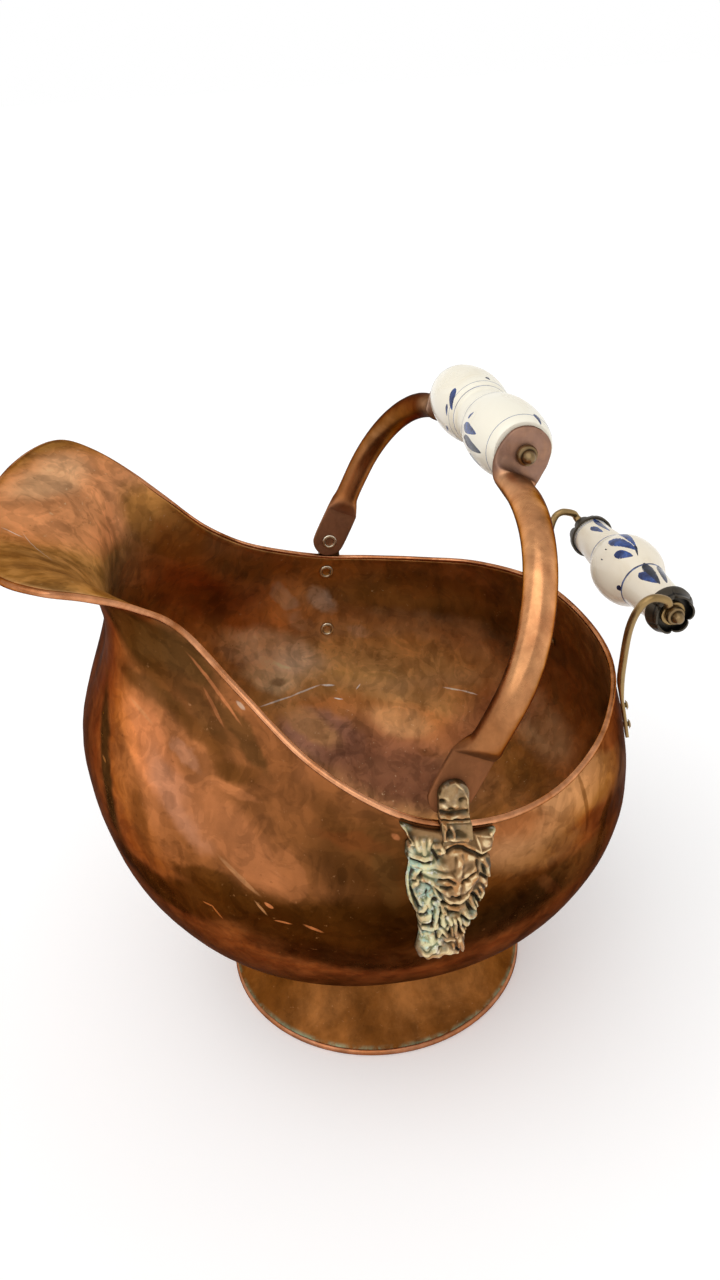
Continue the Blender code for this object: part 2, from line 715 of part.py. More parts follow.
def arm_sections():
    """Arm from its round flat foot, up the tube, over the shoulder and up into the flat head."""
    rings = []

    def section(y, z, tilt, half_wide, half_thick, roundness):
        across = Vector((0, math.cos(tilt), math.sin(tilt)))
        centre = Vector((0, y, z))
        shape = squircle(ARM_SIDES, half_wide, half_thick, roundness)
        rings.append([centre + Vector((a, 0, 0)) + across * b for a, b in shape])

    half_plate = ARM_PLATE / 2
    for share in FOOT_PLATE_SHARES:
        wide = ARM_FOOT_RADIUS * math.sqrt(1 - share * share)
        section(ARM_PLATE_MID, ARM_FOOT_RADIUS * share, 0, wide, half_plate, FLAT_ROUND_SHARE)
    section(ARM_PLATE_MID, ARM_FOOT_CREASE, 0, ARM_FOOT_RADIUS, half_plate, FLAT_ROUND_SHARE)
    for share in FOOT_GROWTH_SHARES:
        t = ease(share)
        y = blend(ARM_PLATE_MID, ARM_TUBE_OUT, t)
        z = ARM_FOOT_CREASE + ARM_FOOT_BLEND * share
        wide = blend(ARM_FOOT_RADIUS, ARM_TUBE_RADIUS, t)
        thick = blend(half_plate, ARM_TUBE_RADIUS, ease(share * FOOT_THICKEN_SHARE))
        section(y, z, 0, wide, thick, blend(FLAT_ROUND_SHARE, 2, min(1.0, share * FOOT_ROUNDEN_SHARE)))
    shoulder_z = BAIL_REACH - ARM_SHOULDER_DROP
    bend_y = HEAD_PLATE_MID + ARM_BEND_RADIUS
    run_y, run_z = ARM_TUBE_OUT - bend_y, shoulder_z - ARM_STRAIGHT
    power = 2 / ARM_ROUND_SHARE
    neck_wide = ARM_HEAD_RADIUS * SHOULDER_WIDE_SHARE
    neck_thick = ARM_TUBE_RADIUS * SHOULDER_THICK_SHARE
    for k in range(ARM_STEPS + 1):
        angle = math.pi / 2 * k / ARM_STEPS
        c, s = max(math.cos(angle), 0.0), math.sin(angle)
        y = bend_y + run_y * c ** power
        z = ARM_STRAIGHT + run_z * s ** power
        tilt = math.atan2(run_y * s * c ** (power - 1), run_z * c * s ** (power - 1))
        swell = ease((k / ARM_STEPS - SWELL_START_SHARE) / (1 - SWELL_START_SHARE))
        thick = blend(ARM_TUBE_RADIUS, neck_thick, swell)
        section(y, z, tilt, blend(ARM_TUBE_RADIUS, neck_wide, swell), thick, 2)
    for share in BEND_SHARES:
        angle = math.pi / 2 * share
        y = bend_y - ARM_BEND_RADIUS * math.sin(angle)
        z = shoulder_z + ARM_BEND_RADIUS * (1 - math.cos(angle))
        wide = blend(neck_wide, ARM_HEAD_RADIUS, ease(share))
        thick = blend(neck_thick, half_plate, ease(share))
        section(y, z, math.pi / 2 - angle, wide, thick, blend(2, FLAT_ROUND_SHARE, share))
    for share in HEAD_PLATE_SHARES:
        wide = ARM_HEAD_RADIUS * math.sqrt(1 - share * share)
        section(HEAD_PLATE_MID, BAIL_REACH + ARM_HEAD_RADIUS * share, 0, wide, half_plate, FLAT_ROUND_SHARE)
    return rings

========

> **Objective**
Return the lines above exactly, keeping every word.

> **Response to this task**
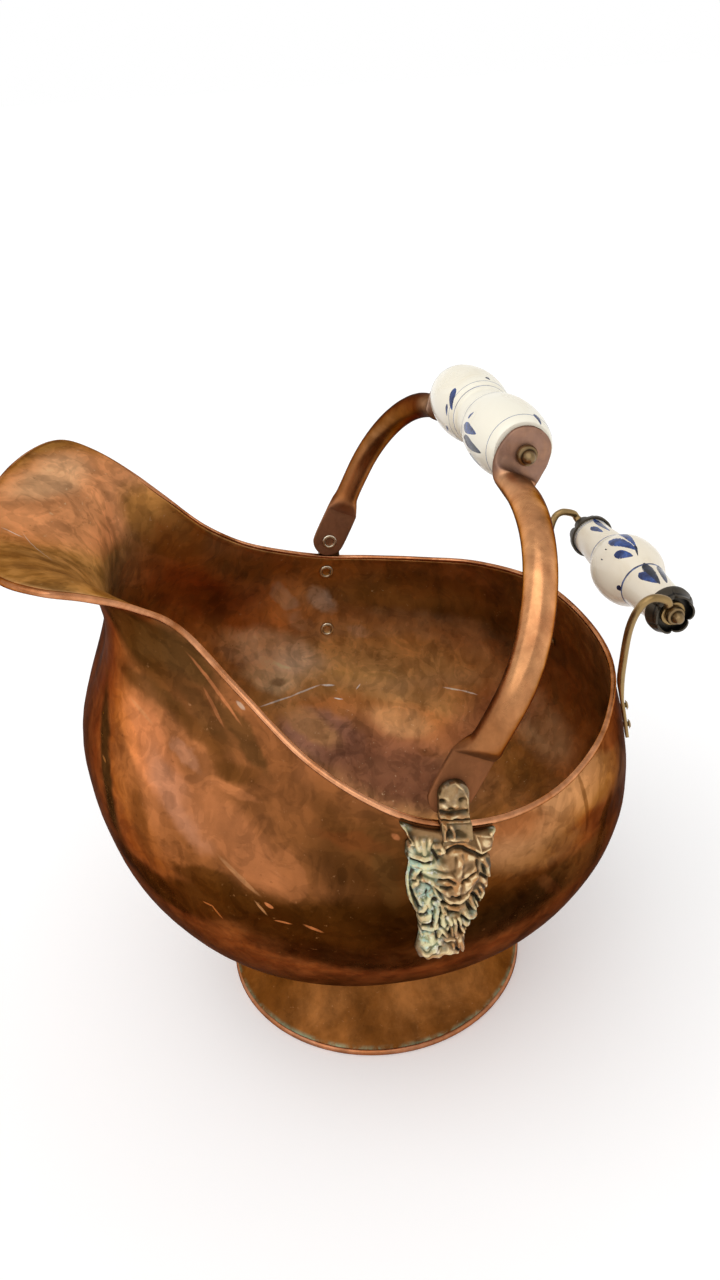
Continue the Blender code for this object: part 2, from line 715 of part.py. More parts follow.
def arm_sections():
    """Arm from its round flat foot, up the tube, over the shoulder and up into the flat head."""
    rings = []

    def section(y, z, tilt, half_wide, half_thick, roundness):
        across = Vector((0, math.cos(tilt), math.sin(tilt)))
        centre = Vector((0, y, z))
        shape = squircle(ARM_SIDES, half_wide, half_thick, roundness)
        rings.append([centre + Vector((a, 0, 0)) + across * b for a, b in shape])

    half_plate = ARM_PLATE / 2
    for share in FOOT_PLATE_SHARES:
        wide = ARM_FOOT_RADIUS * math.sqrt(1 - share * share)
        section(ARM_PLATE_MID, ARM_FOOT_RADIUS * share, 0, wide, half_plate, FLAT_ROUND_SHARE)
    section(ARM_PLATE_MID, ARM_FOOT_CREASE, 0, ARM_FOOT_RADIUS, half_plate, FLAT_ROUND_SHARE)
    for share in FOOT_GROWTH_SHARES:
        t = ease(share)
        y = blend(ARM_PLATE_MID, ARM_TUBE_OUT, t)
        z = ARM_FOOT_CREASE + ARM_FOOT_BLEND * share
        wide = blend(ARM_FOOT_RADIUS, ARM_TUBE_RADIUS, t)
        thick = blend(half_plate, ARM_TUBE_RADIUS, ease(share * FOOT_THICKEN_SHARE))
        section(y, z, 0, wide, thick, blend(FLAT_ROUND_SHARE, 2, min(1.0, share * FOOT_ROUNDEN_SHARE)))
    shoulder_z = BAIL_REACH - ARM_SHOULDER_DROP
    bend_y = HEAD_PLATE_MID + ARM_BEND_RADIUS
    run_y, run_z = ARM_TUBE_OUT - bend_y, shoulder_z - ARM_STRAIGHT
    power = 2 / ARM_ROUND_SHARE
    neck_wide = ARM_HEAD_RADIUS * SHOULDER_WIDE_SHARE
    neck_thick = ARM_TUBE_RADIUS * SHOULDER_THICK_SHARE
    for k in range(ARM_STEPS + 1):
        angle = math.pi / 2 * k / ARM_STEPS
        c, s = max(math.cos(angle), 0.0), math.sin(angle)
        y = bend_y + run_y * c ** power
        z = ARM_STRAIGHT + run_z * s ** power
        tilt = math.atan2(run_y * s * c ** (power - 1), run_z * c * s ** (power - 1))
        swell = ease((k / ARM_STEPS - SWELL_START_SHARE) / (1 - SWELL_START_SHARE))
        thick = blend(ARM_TUBE_RADIUS, neck_thick, swell)
        section(y, z, tilt, blend(ARM_TUBE_RADIUS, neck_wide, swell), thick, 2)
    for share in BEND_SHARES:
        angle = math.pi / 2 * share
        y = bend_y - ARM_BEND_RADIUS * math.sin(angle)
        z = shoulder_z + ARM_BEND_RADIUS * (1 - math.cos(angle))
        wide = blend(neck_wide, ARM_HEAD_RADIUS, ease(share))
        thick = blend(neck_thick, half_plate, ease(share))
        section(y, z, math.pi / 2 - angle, wide, thick, blend(2, FLAT_ROUND_SHARE, share))
    for share in HEAD_PLATE_SHARES:
        wide = ARM_HEAD_RADIUS * math.sqrt(1 - share * share)
        section(HEAD_PLATE_MID, BAIL_REACH + ARM_HEAD_RADIUS * share, 0, wide, half_plate, FLAT_ROUND_SHARE)
    return rings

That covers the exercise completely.